As culpas da meteorologia
(em detrimento da austeridade recessiva), atribuídas pelo ministro das Finanças
à falta de investimento na construção civil em Portugal, constituem mais uma contribuição
de Vitor Gaspar para o anedotário nacional. As redes sociais e a blogosfera
rejubilaram com mais este tema, como não podia deixar de ser. No entanto, o
caso é muito mais sério já que as políticas de austeridade levadas a cabo pelo
Governo se basearam na premissa de que a dívida pública era a causa da crise. O
tempo veio a provar que a situação era exactamente o contrário, como muita
gente foi chamando a atenção, isto é, a dívida pública veio a aumentar em consequência
da crise. Por isso, cedo se percebeu também que o “trabalho” de
Passos/Portas/Gaspar não constituía uma mera teimosia perante a realidade dos
factos mas baseava-se numa linha (ideológica) bem definida que pretende
conduzir à destruição do Estado social e das actuais relações laborais, em
proveito da banca e do capital financeiro. Atente-se na afirmação de Vítor Constâncio
citada no texto que Rui Tavares assina
hoje no Público, segundo a qual a
dívida pública não foi a causa da crise, ao mesmo tempo que defende que “agora não
é o momento para mudar de rumo”. Parece uma contradição mas não é, tendo em atenção
o ponto a que se pretende chegar. Ao contrário do que afirma Rui Tavares, o “diagnóstico errado” em
que “as políticas actuais foram baseadas” constitui apenas um pretexto
consciente para as levar a cabo no sentido do fim almejado. Consequentemente “vamos
ter mais do mesmo”.
O seguinte excerto do
texto de Rui Tavares é uma boa ajuda
para se perceber o nosso raciocínio:
Considerem
um discurso recente do português mais poderoso da União Europeia, o número dois
do Banco Central Europeu, Vítor Constâncio. Falando em Atenas no passado 23 de
maio, sobre as causas e transmissão da atual crise, Constâncio foi taxativo: a
dívida pública não foi a causa da crise.
Em
primeiro lugar, países que tinham dívida pública muito baixa, e em tendência
descendente, como Espanha e Irlanda, acabaram por ter uma crise difícil. Países
que não respeitaram os limites do défice, como Alemanha e França, têm-na
passado incólumes. Em segundo lugar, e, mais importante, mesmo em países como
Itália e Portugal a dívida estava a descer antes da crise, e na Grécia (com os
números verdadeiros) a dívida estava a aumentar pouco. As dívidas públicas só
aumentaram depois da crise, em consequência da crise. Logo, não podem ter sido
a causa.
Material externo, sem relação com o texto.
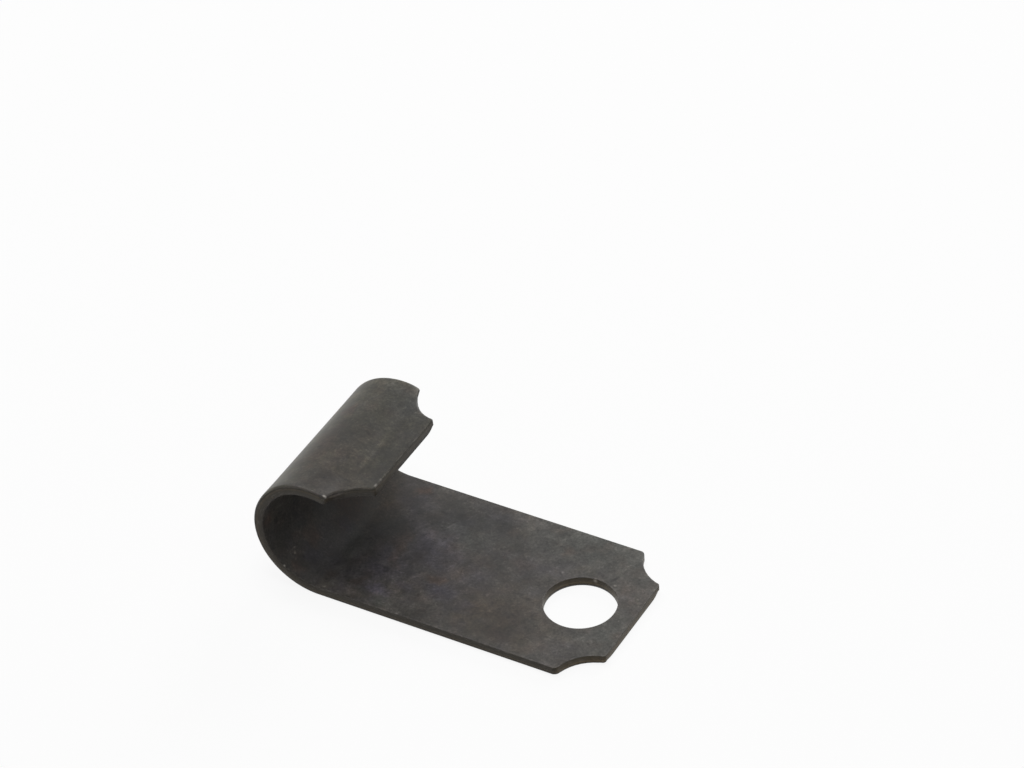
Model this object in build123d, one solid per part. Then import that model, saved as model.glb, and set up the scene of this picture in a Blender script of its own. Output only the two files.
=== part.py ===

São a febre, e não a doença.
Já
a dívida privada, essa sim, aumentou significativamente antes da crise nos
países que viriam depois a "rebentar": Grécia (217%), Irlanda (101%),
Espanha (75,2%) e Portugal (49%). E este endividamento é, em larga medida,
catapultado pelo aumento de atividade interbancária europeia, para lá das
fronteiras nacionais, potenciado pela introdução do euro.
Numa
palavra, foram os bancos.
Nos
anos 90 os bancos europeus, em particular do centro, encheram os periféricos de
crédito fácil como parte das suas estratégias de crescimento. O comportamento
não era muito diferente dos seus colegas dos EUA, em cujos produtos tóxicos os
bancos europeus se alambazaram. A liberdade de circulação de capitais não
deixou os Estados controlarem este processo. Quando a bolha rebentou nos EUA,
os bancos europeus estavam expostos, e os dos países periféricos fragilizados
dos dois lados, dos seus clientes, e dos seus credores. Os bancos foram salvos
pelos Estados e, em troca, mantiveram as torneiras da economia fechadas. Com
privados desempregados, e empresas a falir, os Estados tiveram que entrar com
os subsídios de desemprego e aguentar a descida na recolha de impostos.
A
melhor parte do discurso de Vítor Constâncio vem depois. É aquela em que ele
diz, após falar do desemprego jovem: "Não obstante tudo isto, agora não é
o momento para mudar de rumo." Juro que esta é uma citação à letra. Por
outras palavras: as políticas atuais foram baseadas num diagnóstico errado, não
foram eficazes, provocaram sofrimento desnecessário e agravaram o problema.
Vamos ter mais do mesmo, se faz favor.